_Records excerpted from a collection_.
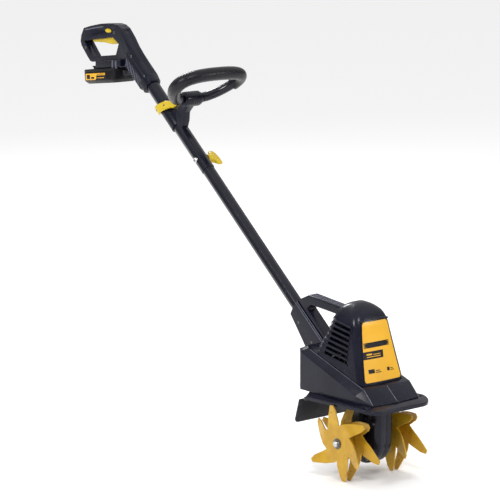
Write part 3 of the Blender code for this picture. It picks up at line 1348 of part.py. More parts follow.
def make_battery():
    """Battery pack: case, lid with its rails, cell pack and release latch."""
    origin = battery_point(BATTERY_LENGTH / 2, BATTERY_HEIGHT)
    lid_foot = BATTERY_HEIGHT - LID_HEIGHT
    rim = lid_foot - GAP
    outer = [battery_loop(rim, 0.0, BATTERY_CORNER), battery_loop(CASE_FOOT, 0.0, BATTERY_CORNER),
             battery_loop(0.0, CASE_FOOT_INSET, BATTERY_CORNER)]
    case = new_piece("battery_case", loft(outer), "black_plastic", origin)
    inner = BATTERY_CORNER - BATTERY_WALL
    cut(case, tool(loft([battery_loop(rim + 5.0, BATTERY_WALL, inner),
                         battery_loop(CASE_FOOT + 1.0, BATTERY_WALL, inner),
                         battery_loop(BATTERY_WALL, CASE_FOOT_INSET + 1.0, inner)])))
    lid = new_piece("battery_lid", loft([battery_loop(lid_foot, 0.0, BATTERY_CORNER),
                                         battery_loop(BATTERY_HEIGHT - 2.0, 0.0, BATTERY_CORNER),
                                         battery_loop(BATTERY_HEIGHT, 2.0, BATTERY_CORNER - 2.0)]),
                    "black_plastic", origin)
    join(lid, tool(rail(0.0, RAIL_REAR, RAIL_FRONT)))
    cells = make_cells(origin)
    long, thick, tall = LATCH_SIZE
    front = BATTERY_LENGTH + GAP
    latch_loops = [[battery_point(front + f, up, x) for up, x in
                    ((rim - tall, -long / 2), (rim - tall, long / 2), (rim, long / 2), (rim, -long / 2))]
                   for f in (0.0, thick)]
    latch = new_piece("battery_latch", loft(latch_loops), "grey_plastic", origin)
    pivot("latch_axis", origin, latch)
    pivot("battery_slide", origin, case, lid, cells)


def rail(grow, rear, front):
    """T-shaped rail on the battery's lid, or with a clearance the channel that it slides in."""
    foot = BATTERY_HEIGHT - 1.0
    shelf = BATTERY_HEIGHT + RAIL_HEIGHT - RAIL_FLANGE - grow
    top = BATTERY_HEIGHT + RAIL_HEIGHT + grow
    neck = RAIL_HALF_WIDTH - RAIL_FLANGE + grow
    wide = RAIL_HALF_WIDTH + grow
    section = ((-neck, foot), (neck, foot), (neck, shelf), (wide, shelf), (wide, top),
               (-wide, top), (-wide, shelf), (-neck, shelf))
    return loft([[battery_point(forward, up, x) for x, up in section] for forward in (rear, front)])


def make_cells(origin):
    """Row of round cells, held together by a strip."""
    pitch = 2 * CELL_RADIUS + 0.4
    first = BATTERY_LENGTH / 2 - pitch * (CELL_COUNT - 1) / 2
    up = BATTERY_WALL + 0.6 + CELL_RADIUS
    half = CELL_LENGTH / 2
    pack = new_piece("cell_pack", rod(battery_point(first, up, -half), ACROSS, CELL_LENGTH,
                                      CELL_RADIUS, 16), "grey_plastic", origin)
    for k in range(1, CELL_COUNT):
        join(pack, tool(rod(battery_point(first + k * pitch, up, -half), ACROSS, CELL_LENGTH,
                            CELL_RADIUS, 16)))
    strip = []
    last = first + (CELL_COUNT - 1) * pitch
    low = up - CELL_STRIP_HALF
    high = up + CELL_STRIP_HALF
    for x in (-half + 3.0, half - 3.0):
        strip.append([battery_point(forward, level, x) for forward, level in
                      ((first, low), (last, low), (last, high), (first, high))])
    join(pack, tool(loft(strip)))
    return pack


def make_dock():
    """Battery dock that hugs the handle's lower bar, with the channel for the battery's rails."""
    tilt = math.radians(BATTERY_TILT)

    def floor(y):
        lift = (BATTERY_HEIGHT + GAP) / math.cos(tilt)
        return BATTERY_FRONT[1] - (y - BATTERY_FRONT[0]) * math.tan(tilt) + lift

    outline = with_tube((DOCK_REAR, floor(DOCK_REAR)), (DOCK_REAR, DOCK_TOP_REAR),
                        (DOCK_FRONT, DOCK_TOP_FRONT), (DOCK_FRONT, floor(DOCK_FRONT)))
    dock = new_piece("battery_dock", slab(outline, -DOCK_HALF_WIDTH, DOCK_HALF_WIDTH),
                     "navy_plastic")
    soften(dock, 2.0, 1)
    lowered = [(y, z - DOCK_LOWERING) for y, z in with_tube(*HANDLE_OUTLINE)]
    wide = HANDLE_HALF_WIDTH + GAP
    cut(dock, tool(slab(lowered, -wide, wide)))
    cut(dock, tool(rail(RAIL_CLEARANCE, -40.0, RAIL_FRONT + RAIL_CLEARANCE)))


def make_lead():
    """Motor lead through the shaft, from the rear handle to the socket."""
    stations = range(LEAD_START, round(UPPER_TUBE_END) + LEAD_BEYOND, LEAD_STEP)
    points = [along(distance, LEAD_OUT) for distance in stations]
    new_piece("motor_lead", tube_along(points, LEAD_RADIUS, 0.0, 8), "rubber")


def main():
    """Build every piece."""
    clear_scene()
    make_tines()
    make_gear_case()
    make_motor()
    make_shield()
    make_flap()
    make_deck()
    make_cover()
    make_label()
    make_shaft()
    make_carry_handle()
    make_loop_handle()
    make_rear_handle()
    make_battery()
    make_dock()
    make_lead()


main()
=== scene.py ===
"""Looks of a battery garden tiller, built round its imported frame.

The frame has +Z up, -Y towards the front and +X towards the machine's left.  Sizes in this file
are in millimetres unless a name says otherwise; plain_object() and beads() turn them into metres.
"""
import json
import logging
import math
from collections.abc import Callable, Iterable, Sequence
from dataclasses import dataclass
from enum import Enum
from typing import TypeVar

import bmesh
import bpy
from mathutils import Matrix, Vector


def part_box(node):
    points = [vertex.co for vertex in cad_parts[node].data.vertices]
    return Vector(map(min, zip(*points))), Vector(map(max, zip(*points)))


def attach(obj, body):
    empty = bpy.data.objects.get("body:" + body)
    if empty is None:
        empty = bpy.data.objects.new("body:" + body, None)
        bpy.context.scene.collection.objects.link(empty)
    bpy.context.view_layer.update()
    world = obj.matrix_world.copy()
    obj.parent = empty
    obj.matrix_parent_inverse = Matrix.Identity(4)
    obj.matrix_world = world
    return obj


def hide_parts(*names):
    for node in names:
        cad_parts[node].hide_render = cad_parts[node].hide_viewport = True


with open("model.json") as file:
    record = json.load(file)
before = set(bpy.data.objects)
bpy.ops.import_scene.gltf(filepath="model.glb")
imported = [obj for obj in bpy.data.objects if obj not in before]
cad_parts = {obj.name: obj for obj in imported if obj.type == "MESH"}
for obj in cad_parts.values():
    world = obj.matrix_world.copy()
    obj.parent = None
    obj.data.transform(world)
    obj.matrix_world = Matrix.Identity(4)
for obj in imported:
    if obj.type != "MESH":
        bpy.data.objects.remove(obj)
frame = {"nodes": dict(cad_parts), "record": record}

LOG = logging.getLogger("tiller")
MM = 0.001
ACROSS = Vector((1.0, 0.0, 0.0))
BOTH = (-1.0, 1.0)                      # the machine's right and its left
RECORD = frame["record"]
BODY_OF = {node: body for body, nodes in RECORD["behaviour"]["bodies"].items() for node in nodes}
SLOT_OF = {part["node"]: part["material_slot"] for part in RECORD["subparts"]}
Loop = list[Vector]
Pair = tuple[float, float]
Triple = tuple[float, float, float]
Mesh = bmesh.types.BMesh
Value = TypeVar("Value", float, Vector)


# ------------------------------------------------------------------ finishes

class Grain(Enum):
    """Fine surface relief of a finish."""

    MOULDED = "spark-eroded plastic"
    GLOSS = "polished plastic"
    PAINT = "sprayed coat"
    STEEL = "drawn or turned metal"
    FOAM = "closed-cell foam"
    FILM = "printed film"


@dataclass(frozen=True)
class Relief:
    """How a grain is drawn: cells per metre, depth in metres, and stretch along X, Y and Z."""

    scale: float
    depth: float
    stretch: tuple[float, float, float] = (1.0, 1.0, 1.0)
    cells: bool = False


RELIEFS = {
    Grain.MOULDED: Relief(1500.0, 0.00006),
    Grain.GLOSS: Relief(420.0, 0.00003),
    Grain.PAINT: Relief(330.0, 0.00005),
    Grain.STEEL: Relief(900.0, 0.00003, (0.06, 1.0, 1.0)),
    Grain.FOAM: Relief(1300.0, 0.00016, cells=True),
    Grain.FILM: Relief(700.0, 0.00001),
}


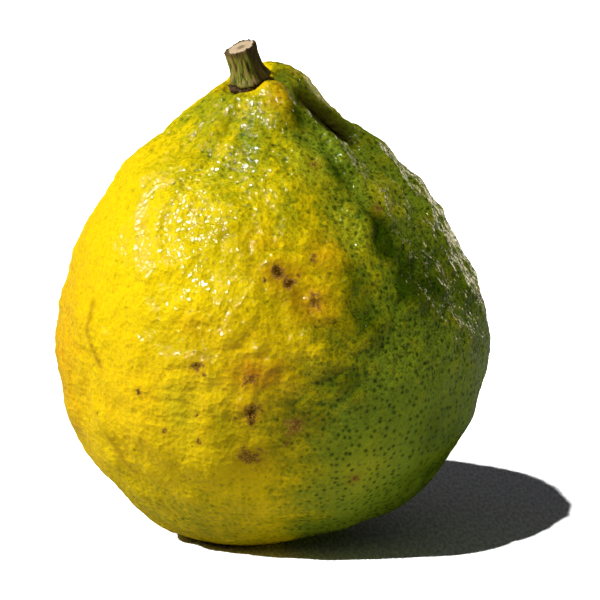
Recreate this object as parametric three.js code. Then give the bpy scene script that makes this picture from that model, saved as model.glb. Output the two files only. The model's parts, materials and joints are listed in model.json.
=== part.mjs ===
// A whole citron, picked with the stub of its stem, standing on the worn spot at its blossom end.
// The pieces are the fruit itself, the calyx that sits in the hollow of its nose, and the stem.
// Units are millimetres, +Z is up and the origin is the centre of the resting spot.
// An azimuth is counted in degrees from the front (-Y) towards the right (+X).

import * as THREE from "three";
import { mergeVertices } from "three/addons/utils/BufferGeometryUtils.js";

// ---- Driving dimensions -------------------------------------------------------------------

const FOOT_RADIUS = 12; // of the flat resting spot
const HOLLOW_HEIGHT = 106; // of the floor of the hollow in the nose, before the nose tips over
const HOLLOW_RADIUS = 6.2;
const RIM_RADIUS = 8; // of the rim round the hollow, which stands above its floor
const RIM_HEIGHT = 107.4;

// Radius and height up the side, from just above the foot to just below the rim of the hollow.
const SIDE = [
  [17.5, 1.8],
  [28.8, 8],
  [40.3, 18],
  [47.8, 32],
  [49.7, 47],
  [47.8, 60],
  [41.4, 74],
  [32.6, 86],
  [24.4, 94],
  [17.6, 100],
  [12.2, 104.8],
];

const BODY_OFFSET = 5.3; // the body's axis stands this far to the right of the resting spot's centre
const OFFSET_REACH = 11; // height over which the body swings out to that axis
const NECK_SHIFT = 3; // and comes back this far to the left at the neck
const NECK_FROM = 50;
const NECK_TO = 100;
const TIP_START = 82; // above this height the nose tips over, more and more
const TIP = THREE.MathUtils.degToRad(21);
const TIP_TOWARDS = new THREE.Vector3(-0.64, -0.77, 0).normalize(); // forward and to the left

// The swellings and hollows that make the fruit uneven. Each has its middle at an azimuth and a
// height, and fades out over the two distances given, round the fruit and up and down it.
const SWELLINGS = [
  { azimuth: 60, height: 99, round: 2.5, along: 6, lift: -5 }, // furrow beside the nose
  { azimuth: 43, height: 98, round: 4, along: 9, lift: 1.5 }, // crest in front of the furrow
  { azimuth: 47, height: 84, round: 6, along: 9, lift: 0.9 }, // and on down the shoulder
  { azimuth: 60, height: 76, round: 8, along: 18, lift: -1.2 }, // valley behind that crest
  { azimuth: 78, height: 72, round: 7, along: 20, lift: 1.2 }, // second crest, at the right
  { azimuth: 92, height: 100, round: 8, along: 7, lift: -1.8 }, // flatter right side of the neck
  { azimuth: 132, height: 104, round: 6, along: 4, lift: 1 }, // hump behind the stem
  { azimuth: 22, height: 103, round: 5, along: 4, lift: 1.4 }, // lobe below the stem
  { azimuth: -85, height: 100, round: 12, along: 12, lift: 1 }, // left shoulder
  { azimuth: -150, height: 96, round: 3, along: 8, lift: -1.8 }, // shallow furrow at the back
  { azimuth: 165, height: 60, round: 22, along: 20, lift: 0.9 }, // fuller back
  { azimuth: -130, height: 48, round: 16, along: 22, lift: -1 }, // long dip, back left
  { azimuth: -58, height: 38, round: 9, along: 18, lift: -0.7 }, // long dip, front left
  { azimuth: 75, height: 1, round: 12, along: 3, lift: -1.5 }, // underside, higher on the right
  { azimuth: 78, height: 11, round: 16, along: 6, lift: 1.5 }, // and fuller above that
  { azimuth: -75, height: 6, round: 14, along: 5, lift: 0.8 }, // fuller low on the left
];

const GRID = 32; // cells along each side of the cube that the skin is stretched from
const NOSE_DETAIL = 0.4; // how much finer than the belly's the cells are at the nose

const CALYX_RADIUS = 5;
const CALYX_THICKNESS = 1.2;
const CALYX_LOBES = 5;
const STEM_RADIUS = 3.6;
const STEM_FLARE = 1.2; // the foot of the stem is this much wider
const STEM_LENGTH = 8.3;
const STEM_RIBS = 9;
const STEM_CUT = THREE.MathUtils.degToRad(6); // slant of the cut face
const GAP = 0.3; // between neighbouring pieces

// ---- The fruit ----------------------------------------------------------------------------

// Half of the fruit's upright section, from the centre of the foot to the centre of the hollow.
function section() {
  const path = new THREE.Path();
  path.moveTo(0, 0);
  path.lineTo(FOOT_RADIUS, 0);
  path.splineThru([...SIDE, [RIM_RADIUS, RIM_HEIGHT]].map(([r, z]) => new THREE.Vector2(r, z)));
  path.lineTo(HOLLOW_RADIUS, HOLLOW_HEIGHT);
  path.lineTo(0, HOLLOW_HEIGHT);
  return path;
}

const SECTION = section();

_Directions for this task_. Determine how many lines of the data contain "return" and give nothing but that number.

_Worked solution_. 6